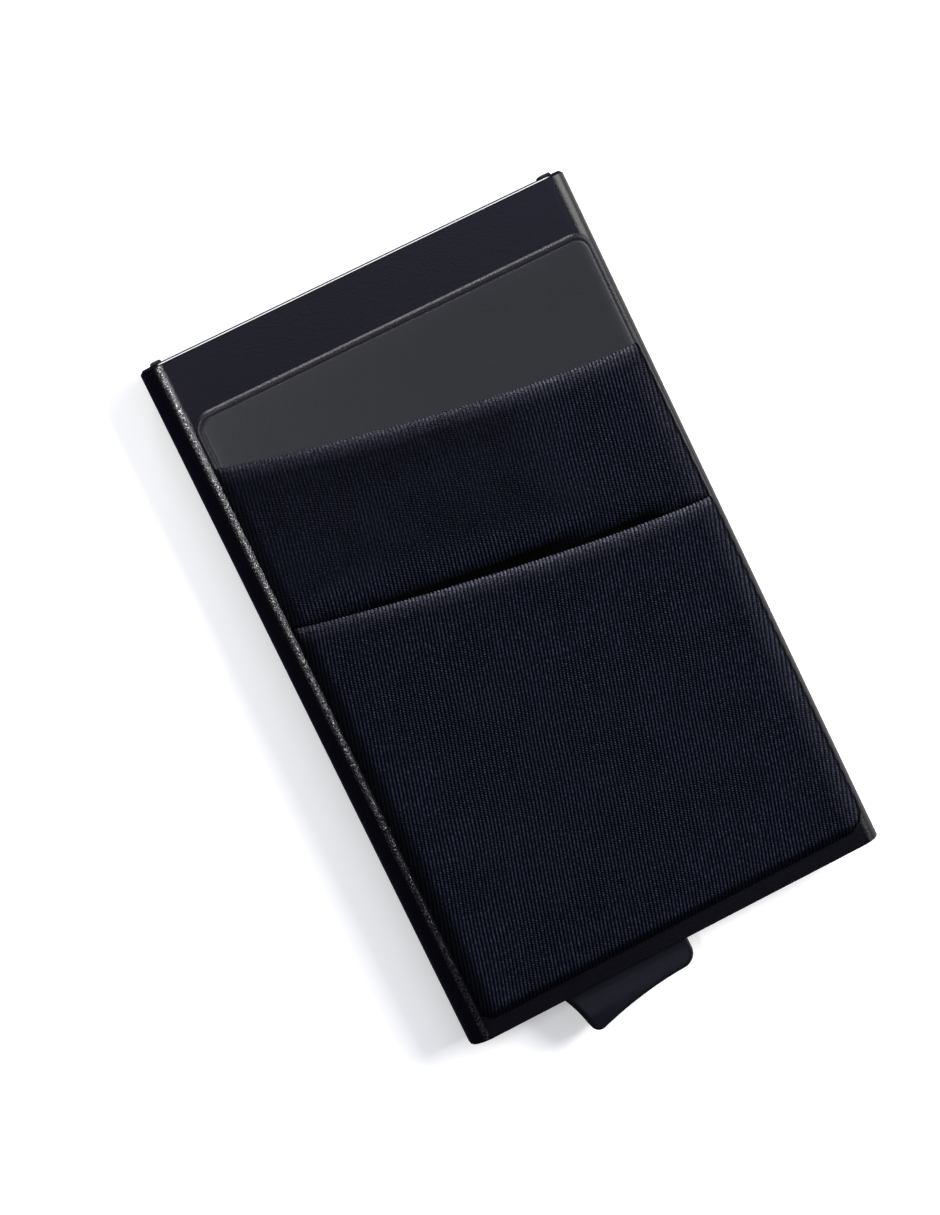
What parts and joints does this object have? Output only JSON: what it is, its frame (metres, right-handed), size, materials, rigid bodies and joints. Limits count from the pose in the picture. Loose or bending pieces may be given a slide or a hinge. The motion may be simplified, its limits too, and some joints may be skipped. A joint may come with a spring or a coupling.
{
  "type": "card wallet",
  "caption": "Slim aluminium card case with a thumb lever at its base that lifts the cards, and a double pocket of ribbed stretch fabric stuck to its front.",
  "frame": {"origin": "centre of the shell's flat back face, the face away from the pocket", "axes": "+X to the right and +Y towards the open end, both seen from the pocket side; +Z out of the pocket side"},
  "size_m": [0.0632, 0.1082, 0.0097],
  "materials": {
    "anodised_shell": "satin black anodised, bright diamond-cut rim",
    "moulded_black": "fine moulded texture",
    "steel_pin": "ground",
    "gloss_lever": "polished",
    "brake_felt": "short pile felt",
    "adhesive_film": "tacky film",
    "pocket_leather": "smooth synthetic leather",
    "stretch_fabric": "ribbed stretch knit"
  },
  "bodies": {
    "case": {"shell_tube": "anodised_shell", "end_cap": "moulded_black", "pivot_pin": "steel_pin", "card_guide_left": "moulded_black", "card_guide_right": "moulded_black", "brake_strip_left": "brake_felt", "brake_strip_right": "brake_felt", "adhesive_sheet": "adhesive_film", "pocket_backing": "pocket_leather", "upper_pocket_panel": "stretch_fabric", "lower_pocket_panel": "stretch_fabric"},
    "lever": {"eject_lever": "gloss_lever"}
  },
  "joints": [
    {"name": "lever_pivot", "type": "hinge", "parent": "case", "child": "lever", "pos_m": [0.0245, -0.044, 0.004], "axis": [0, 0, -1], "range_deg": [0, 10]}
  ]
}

-- Exercise aim --
Take the data above and return it exactly.

-- Written answer --
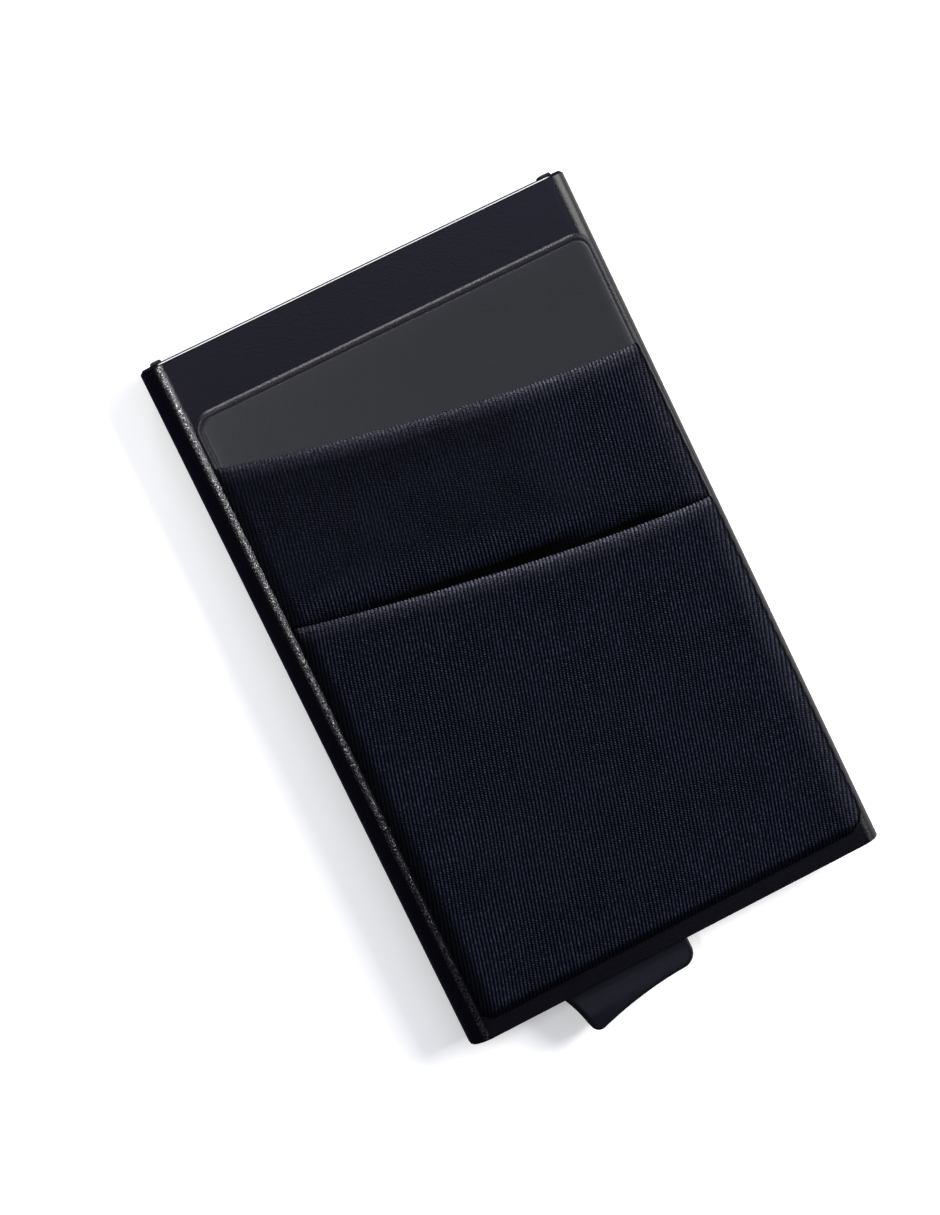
What parts and joints does this object have? Output only JSON: what it is, its frame (metres, right-handed), size, materials, rigid bodies and joints. Limits count from the pose in the picture. Loose or bending pieces may be given a slide or a hinge. The motion may be simplified, its limits too, and some joints may be skipped. A joint may come with a spring or a coupling.
{
  "type": "card wallet",
  "caption": "Slim aluminium card case with a thumb lever at its base that lifts the cards, and a double pocket of ribbed stretch fabric stuck to its front.",
  "frame": {"origin": "centre of the shell's flat back face, the face away from the pocket", "axes": "+X to the right and +Y towards the open end, both seen from the pocket side; +Z out of the pocket side"},
  "size_m": [0.0632, 0.1082, 0.0097],
  "materials": {
    "anodised_shell": "satin black anodised, bright diamond-cut rim",
    "moulded_black": "fine moulded texture",
    "steel_pin": "ground",
    "gloss_lever": "polished",
    "brake_felt": "short pile felt",
    "adhesive_film": "tacky film",
    "pocket_leather": "smooth synthetic leather",
    "stretch_fabric": "ribbed stretch knit"
  },
  "bodies": {
    "case": {"shell_tube": "anodised_shell", "end_cap": "moulded_black", "pivot_pin": "steel_pin", "card_guide_left": "moulded_black", "card_guide_right": "moulded_black", "brake_strip_left": "brake_felt", "brake_strip_right": "brake_felt", "adhesive_sheet": "adhesive_film", "pocket_backing": "pocket_leather", "upper_pocket_panel": "stretch_fabric", "lower_pocket_panel": "stretch_fabric"},
    "lever": {"eject_lever": "gloss_lever"}
  },
  "joints": [
    {"name": "lever_pivot", "type": "hinge", "parent": "case", "child": "lever", "pos_m": [0.0245, -0.044, 0.004], "axis": [0, 0, -1], "range_deg": [0, 10]}
  ]
}